Emina Soljanin is a Distinguished Professor of Electrical and Computer Engineering at Rutgers. Before moving to Rutgers in January 2016, she was a (Distinguished) Member of Technical Staff for 21 years in the Mathematical Sciences Research Center of Bell Labs. Her interests and expertise are broad, currently spanning distributed computing and quantum information science. She is an IEEE Fellow, an outstanding alumnus of the Texas A&M School of Engineering, the 2011 Padovani Lecturer, a 2016/17 Distinguished Lecturer, and the 2019 IEEE Information Theory Society President. In 2023, Emina received the IEEE Information Theory Society Aaron D. Wyner Distinguished Service Award and Mrs. Urmila Agrawal Distinguished Visiting Chair Professorship at the Indian Institute of Science.

Abstract: Quantum information science is a rapidly advancing and inherently interdisciplinary field, making it both compelling and challenging for newcomers. This tutorial provides an accessible introduction to the essentials of quantum information processing by first addressing three foundational questions: How is quantum information represented? How is it processed? How is classical information extracted from quantum states? We then present several fundamental quantum algorithms and protocols that illustrate the distinctive power of quantum computing and conclude with examples that highlight the role of quantum correlations. The tutorial emphasizes reliability and security topics, including quantum error correction, quantum key distribution, the quantum one-time pad, quantum money, and quantum games. The only prerequisites are undergraduate probability and algebra.

Saket Anand is an Associate Professor at IIIT-Delhi. He completed his PhD from Rutgers University in 2013. His research interests span geometric computer vision, semi-supervised and unsupervised learning, and robust statistical methods for computer vision. He has been applying computer vision techniques  to domains like wildlife conservation and conflict management, road safety and autonomous driving, and remote sensing for agriculture. In addition to publishing and reviewing papers at venues like ECCV, CVPR, TPAMI, etc., he has served as an Area Chair for IEEE CVPR 2026, ICCV 2025, WACV 2020, 2023, 2024 and ICVGIP 2020/21, the premier Indian Vision Conference, and as a Program co-Chair for IEEE WACV 2022.

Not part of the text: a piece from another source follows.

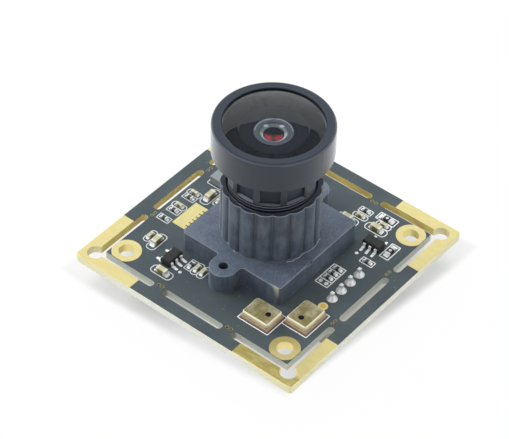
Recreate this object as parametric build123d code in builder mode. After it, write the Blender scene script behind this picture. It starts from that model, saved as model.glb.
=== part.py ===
"""Board camera module: routed circuit board, scalloped lens holder and screw-in wide-angle lens.

Millimetres, +Z up. The origin is the middle of the board's underside, where it sits on its standoffs.
"""
import os
from math import cos, radians, sin

from build123d import *

os.makedirs("parts", exist_ok=True)

# Circuit board: an inner board held in an outer frame by eight break-away tabs
inner_side = 32.0
board_thickness = 1.2
slot_width = 1.1
rail_width = 1.9
mid_slot_length = 10.4
tab_length = 1.7
panel_corner_radius = 0.45
frame_hole_radius = 1.2
frame_hole_inset = 2.0
mount_hole_radius = 1.15
mount_hole_inset = 2.0
bite_radius = 0.2
bite_pitch = 0.65

# Copper on the board
copper_thickness = 0.05
plating_clearance = 0.02
mount_pad_radius = 2.12
corner_pad_length = 10.0
edge_setback = 0.1
contact_pad_length = 5.16
contact_pad_width = 2.26
contact_pad_place = (-11.83, -3.08)
contact_notch_radius = 0.13
contact_notch_pitch = 0.73
contact_notch_count = 6
test_pad_radius = 0.7
test_pad_place = (13.1, -4.7)
bare_pad_radius = 0.3

# Lens holder: square base, two ears and a tower, above the board's top face
holder_side = 17.1
holder_height = 3.27
holder_corner_radius = 0.5
holder_edge = 0.1
ear_pitch = 20.0
ear_radius = 2.0
ear_blend_radius = 0.5
pilot_radius = 0.725
tower_height = 11.85
tower_crown_radius = 7.0
lobe_depth = 0.28
lobe_count = 18
bore_radius = 6.0
bore_chamfer = 0.4
cavity_side = 13.4
cavity_height = 2.2
shelf_thickness = 0.7
shelf_opening_radius = 4.0

# Holder screws, driven from below
screw_clearance_radius = 0.85
screw_shank_radius = 0.7
screw_reach = 2.6
screw_tip_length = 0.6
screw_head_radius = 1.3
screw_head_height = 0.9
screw_recess_radius = 0.45
screw_recess_depth = 0.5

# Image sensor and the filter over it
sensor_side = 9.0
sensor_height = 1.1
sensor_glass_side = 7.4
sensor_glass_thickness = 0.4
filter_side = 9.4
filter_thickness = 0.3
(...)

Lokender Tiwari is the Head of Computer Vision and AI at BotLab Dynamics, where he leads the development of next-generation intelligent drones for defense applications. He completed his PhD from IIIT-Delhi. His research interests include 3D vision and spatial AI, autonomous driving & flying, sensor fusion and signal intelligence, neural physics-based simulation, and differentiable graphics for physics-aware immersive technologies.  He has been applying above techniques to build multi-modal systems for comprehensive situational awareness, autonomous navigation, real-time detection & tracking, generative simulations etc. His work has been published at top-tier conferences such as ECCV, CVPR, ICCV, ISMAR etc. He also serves as a reviewer and program committee member for conferences and journals like CVPR, ICLR, ICML, ECCV, AAAI, TPAMI, IJCV etc.

Abstract: Following the remarkable success of deep learning on visual recognition and related 2D vision tasks, there has been an increasing interest in developing deep learning models for 3D vision problems. In this tutorial, we will focus on multi-view geometry problems and study some of the traditional and modern, learning-based solutions. We will begin with a brief review of the fundamentals of image formation and camera geometry before formulating the related problems of 3D reconstruction, Structure from Motion (SfM) and Simultaneous Localization and Mapping (SLAM), followed by an overview of traditional computer vision solutions and their relevance today. We will then review some of the key ideas driving learning-based solutions and introduce some recently proposed models for 3D vision. We will conclude with practical considerations for tackling 3D vision problems today and some open research questions. The prerequisites for this tutorial are undergraduate linear algebra and a working knowledge of  PyTorch and deep learning models (CNNs and Transformers).